Most users only need the macro.

Basic Pattern

#[tailcall]
fn f(...) -> T {
    if done {
        result
    } else {
        tailcall::call! { f(next_args...) }
    }
}

Only calls wrapped in tailcall::call! are stack-safe.


Mutual Recursion

use tailcall::tailcall;

#[tailcall]
fn is_even(x: u128) -> bool {
    if x == 0 {
        true
    } else {
        tailcall::call! { is_odd(x - 1) }
    }
}

#[tailcall]
fn is_odd(x: u128) -> bool {
    if x == 0 {
        false
    } else {
        tailcall::call! { is_even(x - 1) }
    }
}

Methods

use tailcall::tailcall;

struct Parity;

impl Parity {
    #[tailcall]
    fn is_even(&self, x: u128) -> bool {
        if x == 0 {
            true
        } else {
            tailcall::call! { self.is_odd(x - 1) }
        }
    }

    #[tailcall]
    fn is_odd(&self, x: u128) -> bool {
        if x == 0 {
            false
        } else {
            tailcall::call! { self.is_even(x - 1) }
        }
    }
}

Mixed Recursion

Only tailcall::call! sites are trampoline-backed:

use tailcall::tailcall;

#[tailcall]
fn sum(n: u64) -> u64 {
    match n {
        0 => 0,
        _ if n % 2 == 0 => {
            let partial = sum(n - 1); // normal recursion
            n + partial
        }
        _ => tailcall::call! { sum(n - 1) },
    }
}

Recommended Pattern: Tail-Recursive Helper

use tailcall::tailcall;

fn factorial(n: u64) -> u64 {
    #[tailcall]
    fn inner(acc: u64, n: u64) -> u64 {
        if n == 0 {
            acc
        } else {
            tailcall::call! { inner(acc * n, n - 1) }
        }
    }

    inner(1, n)
}

Using the Runtime Directly

The macro is just a thin layer over Thunk.

A Thunk<T> is a deferred value from a computation.
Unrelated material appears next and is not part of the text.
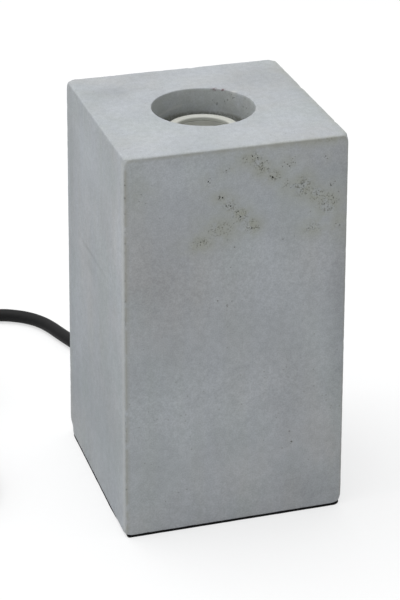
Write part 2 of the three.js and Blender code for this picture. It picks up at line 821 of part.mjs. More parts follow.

You build a chain of steps, then execute it with .call().

Core constructors

  • Thunk::value(x) — final result
  • Thunk::new(f) — deferred computation returning a value
  • Thunk::bounce(f) — deferred computation returning another Thunk (this is what enables stack safety)

Example

use tailcall::Thunk;

fn count_down(n: u64) -> u64 {
    build(n).call()
}

fn build(n: u64) -> Thunk<'static, u64> {
    Thunk::bounce(move || {
        if n == 0 {
            Thunk::value(0)
        } else {
            build(n - 1)
        }
    })
}

Thunk::bounce ensures each step returns control to the runtime loop instead of growing the call stack.


What the Macro Generates

At a high level, this:

#[tailcall]
fn f(...) -> T { ... }

becomes:

  • a wrapper that calls .call()
  • a hidden builder that returns Thunk<T>

So the macro:

  • rewrites your function into a trampoline-compatible form
  • leaves control flow and logic unchanged

Limitations

  • Tail calls must use tailcall::call!
  • Only simple argument patterns are supported
  • ? is not supported inside #[tailcall] functions (use match)
  • Trait methods are not supported
  • async fn and const fn are not supported
  • Only tailcall::call! sites are stack-safe in mixed recursion

Closure Size Limit

Each deferred closure is stored in a fixed-size inline slot (~48 bytes).

If a closure captures more than that, constructing the Thunk will panic at runtime. Macro-generated helper thunks are subject to the same limit, so functions with enough arguments or captured state can also exceed it.


Notes

This approach mirrors proposed language-level tail calls (e.g. become), and provides a practical solution on stable Rust today.


Development

cargo test
cargo +nightly miri test --all
cargo fmt --all
cargo clippy --all

License

Tailcall is distributed under the terms of both the MIT license and the Apache License (Version 2.0).